Alfred Lord Tennyson

Isabel - Analysis

A praise-song that tries to make virtue visible

The poem’s central claim is uncompromising: Isabel represents an almost unmatched ideal of moral clarity and marital goodness, and the speaker strains to find images clean enough to hold her. Tennyson doesn’t praise her by telling a story; he builds a portrait out of qualities that are meant to look and feel like physical light. From the beginning her eyes are clear yet without heat—a chastity imagined not as coldness but as a steady flame. The tone is reverent and controlled, as if any excess of emotion would smudge the very purity being honored.

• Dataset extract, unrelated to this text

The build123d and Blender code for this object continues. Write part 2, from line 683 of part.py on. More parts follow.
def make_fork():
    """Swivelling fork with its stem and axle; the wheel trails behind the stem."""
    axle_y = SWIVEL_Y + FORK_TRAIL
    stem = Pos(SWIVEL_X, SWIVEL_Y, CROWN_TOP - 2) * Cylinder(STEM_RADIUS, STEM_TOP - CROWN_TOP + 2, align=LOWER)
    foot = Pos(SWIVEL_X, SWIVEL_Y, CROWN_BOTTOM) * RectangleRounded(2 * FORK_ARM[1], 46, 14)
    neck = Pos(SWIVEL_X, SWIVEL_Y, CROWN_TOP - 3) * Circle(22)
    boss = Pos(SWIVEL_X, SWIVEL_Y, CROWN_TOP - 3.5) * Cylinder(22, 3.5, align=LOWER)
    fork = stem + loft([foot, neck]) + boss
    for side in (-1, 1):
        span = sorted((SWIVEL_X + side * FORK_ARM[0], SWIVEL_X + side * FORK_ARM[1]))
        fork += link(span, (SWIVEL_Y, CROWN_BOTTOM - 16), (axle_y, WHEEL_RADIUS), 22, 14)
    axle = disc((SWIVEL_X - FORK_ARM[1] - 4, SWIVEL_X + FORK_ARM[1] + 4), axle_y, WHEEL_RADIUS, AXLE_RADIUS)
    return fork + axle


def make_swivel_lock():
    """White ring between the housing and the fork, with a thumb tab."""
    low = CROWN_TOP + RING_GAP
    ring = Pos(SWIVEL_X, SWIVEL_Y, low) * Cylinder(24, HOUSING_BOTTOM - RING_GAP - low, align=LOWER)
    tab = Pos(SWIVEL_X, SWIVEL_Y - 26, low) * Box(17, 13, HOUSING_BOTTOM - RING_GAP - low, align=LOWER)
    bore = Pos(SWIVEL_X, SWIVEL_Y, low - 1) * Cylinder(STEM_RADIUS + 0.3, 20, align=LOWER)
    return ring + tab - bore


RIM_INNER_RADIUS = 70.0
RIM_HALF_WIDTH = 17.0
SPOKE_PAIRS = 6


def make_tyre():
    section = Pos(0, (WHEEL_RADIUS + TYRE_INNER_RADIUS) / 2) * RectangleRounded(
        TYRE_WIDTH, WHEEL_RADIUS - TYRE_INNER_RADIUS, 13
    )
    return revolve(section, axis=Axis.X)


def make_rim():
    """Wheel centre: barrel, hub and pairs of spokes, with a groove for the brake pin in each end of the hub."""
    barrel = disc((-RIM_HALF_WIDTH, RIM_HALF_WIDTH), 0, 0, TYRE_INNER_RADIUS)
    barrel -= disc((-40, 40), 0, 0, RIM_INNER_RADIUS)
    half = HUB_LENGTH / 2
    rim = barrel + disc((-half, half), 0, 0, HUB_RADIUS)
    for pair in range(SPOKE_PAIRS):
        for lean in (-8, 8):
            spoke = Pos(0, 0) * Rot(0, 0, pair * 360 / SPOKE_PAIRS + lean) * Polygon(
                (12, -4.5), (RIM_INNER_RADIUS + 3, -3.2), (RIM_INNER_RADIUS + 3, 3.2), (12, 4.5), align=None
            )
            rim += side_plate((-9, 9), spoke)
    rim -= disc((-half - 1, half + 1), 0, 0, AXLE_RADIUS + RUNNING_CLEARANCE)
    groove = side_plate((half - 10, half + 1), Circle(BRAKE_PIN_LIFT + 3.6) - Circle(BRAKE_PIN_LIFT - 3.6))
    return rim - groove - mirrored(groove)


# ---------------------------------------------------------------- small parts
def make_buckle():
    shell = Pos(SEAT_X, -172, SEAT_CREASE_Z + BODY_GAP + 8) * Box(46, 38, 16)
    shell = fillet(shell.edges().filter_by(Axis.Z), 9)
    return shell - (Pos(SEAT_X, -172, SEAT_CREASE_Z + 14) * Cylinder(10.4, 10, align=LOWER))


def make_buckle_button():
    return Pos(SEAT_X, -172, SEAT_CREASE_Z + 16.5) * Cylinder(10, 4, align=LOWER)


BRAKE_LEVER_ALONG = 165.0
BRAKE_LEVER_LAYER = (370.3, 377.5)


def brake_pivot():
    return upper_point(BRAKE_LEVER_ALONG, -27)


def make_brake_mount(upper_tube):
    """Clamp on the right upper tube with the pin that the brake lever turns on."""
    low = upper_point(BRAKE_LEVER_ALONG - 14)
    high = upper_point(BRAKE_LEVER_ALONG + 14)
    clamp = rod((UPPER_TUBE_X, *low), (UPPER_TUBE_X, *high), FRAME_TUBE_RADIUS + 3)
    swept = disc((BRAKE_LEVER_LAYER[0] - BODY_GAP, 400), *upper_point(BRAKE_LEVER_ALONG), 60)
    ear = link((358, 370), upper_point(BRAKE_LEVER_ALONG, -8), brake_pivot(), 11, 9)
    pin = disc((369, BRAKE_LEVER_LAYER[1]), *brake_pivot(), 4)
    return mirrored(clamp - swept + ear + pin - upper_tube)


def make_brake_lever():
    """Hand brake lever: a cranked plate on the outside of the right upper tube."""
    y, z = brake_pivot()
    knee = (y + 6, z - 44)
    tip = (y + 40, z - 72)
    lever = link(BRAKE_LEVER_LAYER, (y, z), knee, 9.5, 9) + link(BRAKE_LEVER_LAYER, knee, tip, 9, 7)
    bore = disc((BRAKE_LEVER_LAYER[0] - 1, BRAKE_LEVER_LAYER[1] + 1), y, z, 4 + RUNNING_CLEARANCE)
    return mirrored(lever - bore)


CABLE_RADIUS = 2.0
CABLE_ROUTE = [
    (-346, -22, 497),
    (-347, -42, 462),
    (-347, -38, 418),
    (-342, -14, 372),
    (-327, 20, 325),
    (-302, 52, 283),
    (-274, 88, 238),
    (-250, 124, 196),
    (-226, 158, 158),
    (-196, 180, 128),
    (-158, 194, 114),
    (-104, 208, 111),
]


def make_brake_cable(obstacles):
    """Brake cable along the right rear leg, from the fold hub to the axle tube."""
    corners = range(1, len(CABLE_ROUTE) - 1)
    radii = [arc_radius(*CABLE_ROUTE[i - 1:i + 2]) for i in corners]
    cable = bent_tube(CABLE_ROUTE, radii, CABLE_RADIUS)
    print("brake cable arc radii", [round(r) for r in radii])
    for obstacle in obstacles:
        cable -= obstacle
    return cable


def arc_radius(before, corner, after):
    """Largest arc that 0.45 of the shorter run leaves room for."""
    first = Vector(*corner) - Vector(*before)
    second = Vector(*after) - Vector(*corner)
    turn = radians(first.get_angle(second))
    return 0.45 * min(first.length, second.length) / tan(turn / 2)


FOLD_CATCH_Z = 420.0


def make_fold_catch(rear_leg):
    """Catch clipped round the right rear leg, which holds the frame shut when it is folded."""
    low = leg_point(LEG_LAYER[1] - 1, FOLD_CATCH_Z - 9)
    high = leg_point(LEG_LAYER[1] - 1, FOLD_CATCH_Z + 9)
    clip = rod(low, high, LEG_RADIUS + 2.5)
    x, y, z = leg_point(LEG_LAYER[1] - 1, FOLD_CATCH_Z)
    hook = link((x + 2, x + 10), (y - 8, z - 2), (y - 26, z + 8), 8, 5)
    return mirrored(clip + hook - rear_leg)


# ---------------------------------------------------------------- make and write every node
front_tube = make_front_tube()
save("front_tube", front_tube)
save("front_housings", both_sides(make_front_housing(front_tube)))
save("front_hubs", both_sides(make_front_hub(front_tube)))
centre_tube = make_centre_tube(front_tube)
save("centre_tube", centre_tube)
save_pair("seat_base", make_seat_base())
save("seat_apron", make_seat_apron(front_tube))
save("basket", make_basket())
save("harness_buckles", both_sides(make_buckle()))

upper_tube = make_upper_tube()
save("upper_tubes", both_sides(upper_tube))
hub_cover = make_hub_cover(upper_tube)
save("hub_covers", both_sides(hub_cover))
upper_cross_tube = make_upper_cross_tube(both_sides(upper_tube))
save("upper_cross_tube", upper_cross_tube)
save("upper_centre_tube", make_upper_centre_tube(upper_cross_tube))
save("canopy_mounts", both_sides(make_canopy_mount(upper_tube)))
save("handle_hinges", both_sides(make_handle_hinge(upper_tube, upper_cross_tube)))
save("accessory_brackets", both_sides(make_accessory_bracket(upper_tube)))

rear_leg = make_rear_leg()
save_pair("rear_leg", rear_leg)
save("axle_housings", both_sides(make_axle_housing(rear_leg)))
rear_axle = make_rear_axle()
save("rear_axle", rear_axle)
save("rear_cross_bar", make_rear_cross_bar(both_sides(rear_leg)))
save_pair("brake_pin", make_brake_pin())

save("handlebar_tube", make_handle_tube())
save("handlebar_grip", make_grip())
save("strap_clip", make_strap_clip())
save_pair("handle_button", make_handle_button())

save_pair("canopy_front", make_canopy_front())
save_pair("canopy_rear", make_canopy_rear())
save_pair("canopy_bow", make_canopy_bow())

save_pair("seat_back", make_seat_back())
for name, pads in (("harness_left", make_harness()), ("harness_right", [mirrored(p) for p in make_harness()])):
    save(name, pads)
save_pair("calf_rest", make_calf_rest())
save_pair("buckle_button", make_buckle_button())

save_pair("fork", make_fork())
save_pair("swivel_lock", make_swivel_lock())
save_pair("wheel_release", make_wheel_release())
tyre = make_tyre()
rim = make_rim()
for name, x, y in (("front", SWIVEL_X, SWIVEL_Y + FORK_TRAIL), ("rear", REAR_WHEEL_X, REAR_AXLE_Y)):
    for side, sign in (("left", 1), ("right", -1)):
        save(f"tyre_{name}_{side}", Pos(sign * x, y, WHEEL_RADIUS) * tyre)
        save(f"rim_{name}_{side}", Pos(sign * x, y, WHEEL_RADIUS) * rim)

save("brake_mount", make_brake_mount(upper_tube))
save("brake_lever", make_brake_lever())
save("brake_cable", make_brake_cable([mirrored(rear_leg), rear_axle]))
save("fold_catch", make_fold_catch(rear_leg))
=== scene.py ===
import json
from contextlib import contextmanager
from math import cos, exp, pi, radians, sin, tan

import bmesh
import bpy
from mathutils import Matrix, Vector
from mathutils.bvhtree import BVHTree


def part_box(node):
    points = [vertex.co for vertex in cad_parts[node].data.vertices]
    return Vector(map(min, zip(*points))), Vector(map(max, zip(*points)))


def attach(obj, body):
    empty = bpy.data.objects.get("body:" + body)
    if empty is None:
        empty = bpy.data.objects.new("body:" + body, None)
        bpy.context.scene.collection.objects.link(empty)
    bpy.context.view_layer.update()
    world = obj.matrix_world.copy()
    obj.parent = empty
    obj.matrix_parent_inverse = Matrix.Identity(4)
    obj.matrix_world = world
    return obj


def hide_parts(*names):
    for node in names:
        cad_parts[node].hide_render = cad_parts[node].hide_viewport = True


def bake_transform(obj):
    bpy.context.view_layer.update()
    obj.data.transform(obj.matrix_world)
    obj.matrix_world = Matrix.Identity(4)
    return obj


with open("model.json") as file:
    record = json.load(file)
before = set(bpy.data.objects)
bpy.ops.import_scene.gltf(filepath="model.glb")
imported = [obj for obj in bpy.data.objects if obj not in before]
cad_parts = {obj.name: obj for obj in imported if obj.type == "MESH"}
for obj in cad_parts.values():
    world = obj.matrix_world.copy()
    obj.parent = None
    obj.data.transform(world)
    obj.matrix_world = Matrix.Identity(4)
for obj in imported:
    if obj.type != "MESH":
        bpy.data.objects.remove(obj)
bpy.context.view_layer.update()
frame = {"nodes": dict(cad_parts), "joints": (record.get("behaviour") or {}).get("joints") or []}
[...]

The flame without heat: intimacy held at a distance

Isabel’s inner life is described as a translucent fane, a kind of temple where vestal thoughts tend an undying flame. That is high praise, but it also creates a revealing tension: the speaker wants to love and revere her, yet the metaphors keep her behind glass. Even her hair is arranged Madonna-wise, and her lips are ruled by summer calm; she is made iconic, almost untouchable. When he calls her the crown and head and stately flower, he elevates her above ordinary life, but that elevation risks turning a person into an emblem.

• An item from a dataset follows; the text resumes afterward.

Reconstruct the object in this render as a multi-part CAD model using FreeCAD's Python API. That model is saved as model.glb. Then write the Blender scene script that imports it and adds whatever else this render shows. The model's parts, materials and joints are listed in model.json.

Not softness, but judgement: error from crime

The second section sharpens the portrait by insisting Isabel’s goodness is intellectual as well as devotional. Her mind can part error from crime, a distinction that matters in real households: it implies she can forgive mistakes without excusing harm. Her restraint is named as a prudence to withhold, and the laws of marriage are imagined as written in gold on the blanched tablets of her heart. That whiteness and gold suggest something both pure and formal—marriage as sacred contract. Yet the poem also insists this isn’t legalism: her love is still burning upward, giving the light by which those laws can be read. The point is that her morality isn’t a list; it’s illuminated from within.

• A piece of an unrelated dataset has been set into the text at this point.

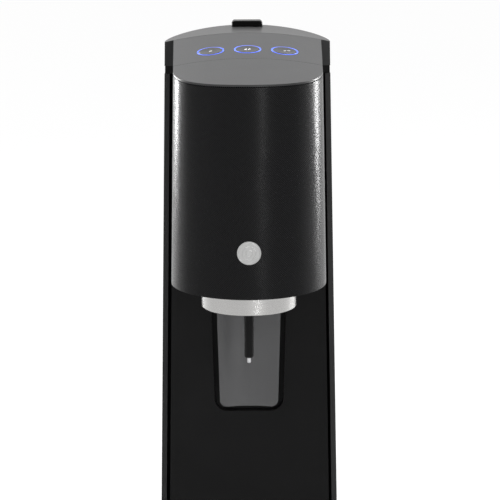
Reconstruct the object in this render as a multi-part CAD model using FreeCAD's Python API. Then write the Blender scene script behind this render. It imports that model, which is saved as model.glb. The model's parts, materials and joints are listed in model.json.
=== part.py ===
"""Electric soda carbonator: a slim column that holds a gas cylinder, with an overhanging head.

Frame: +Z up, the front faces -Y, origin at the middle of the footprint on the ground. Millimetres.
Every piece is one node, written to parts/NODE.step.
"""
import FreeCAD, Part
import math
import os

V = FreeCAD.Vector
UP = V(0, 0, 1)
SIDE = V(1, 0, 0)
BACK = V(0, 1, 0)
SIDES = (-1, 1)
OVER = 1.0  # how far a cutter reaches past what it cuts

# ---- overall sizes -----------------------------------------------------------------
HEIGHT = 434.5  # ground to the top of the release tab
DEPTH = 190.0
HALF_AT_GROUND = 69.3  # half of the rear cover's width at the ground
TAPER = 0.0132  # how much half of the width shrinks for each millimetre of height
FRONT_Y = -DEPTH / 2
REAR_Y = DEPTH / 2
SEAM = 0.3  # gap between two covers that meet
FIT = 0.05  # radial clearance of a turning or sliding fit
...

Gentleness as power: counsel that defeats suspicious pride

One of the poem’s most persuasive moves is its attention to how Isabel acts on other people. Her voice has a most silver flow of subtle-paced counsel, able to reach heart and brain tho’ undescried. The praise here is not for dominance but for effectiveness without display: her advice wins its way with extreme gentleness through the outworks of suspicious pride. There’s an implicit argument about strength: Isabel’s power is the opposite of sway and the opposite of gossip parlance; she can rule a situation without looking like she’s ruling it. Calling her the queen of marriage makes that paradox explicit—sovereignty achieved by quietness.

Winter moon, clear stream, parasite: metaphors that risk the very purity they praise

In the final section the poem shifts from direct virtues to a chain of analogies, as if only nature can offer likenesses adequate to her. She is the mellow’d reflex of a winter moon: light that is reflected, softened, and yet clarifying. Then she becomes a clear stream joined to a muddy one until the clearer current absorbs the vexed eddies of its wayward brother. That image hints at marriage as moral alchemy—her steadiness cleansing another’s turbulence. But the next image complicates it: a leaning and upbearing parasite that keeps the stem from falling, clothing it with cluster’d flower-bells and rich fruit-bunches. The word parasite is startling in a poem devoted to purity; it suggests dependence and entanglement, and it quietly admits that this ideal wifehood involves attaching oneself to another life, even at the cost of self-effacement. The poem praises that attachment as support, yet can’t fully hide its unnerving underside.

What does it mean to be another of her kind?

The speaker ends by insisting the world hath not another and calling her a finish’d chasten’d purity, even claiming that all fair forms are types of her and that she is of God in her charity. The devotion reaches its peak here, but it also raises a difficult question the poem itself invites: if Isabel is praised for being without heat, for living placid, for enduring and obeying, is the ideal being honored a human excellence—or a sanctified disappearance? Tennyson’s language both venerates Isabel and seals her into a perfected image, as if the highest compliment is that she cannot be repeated.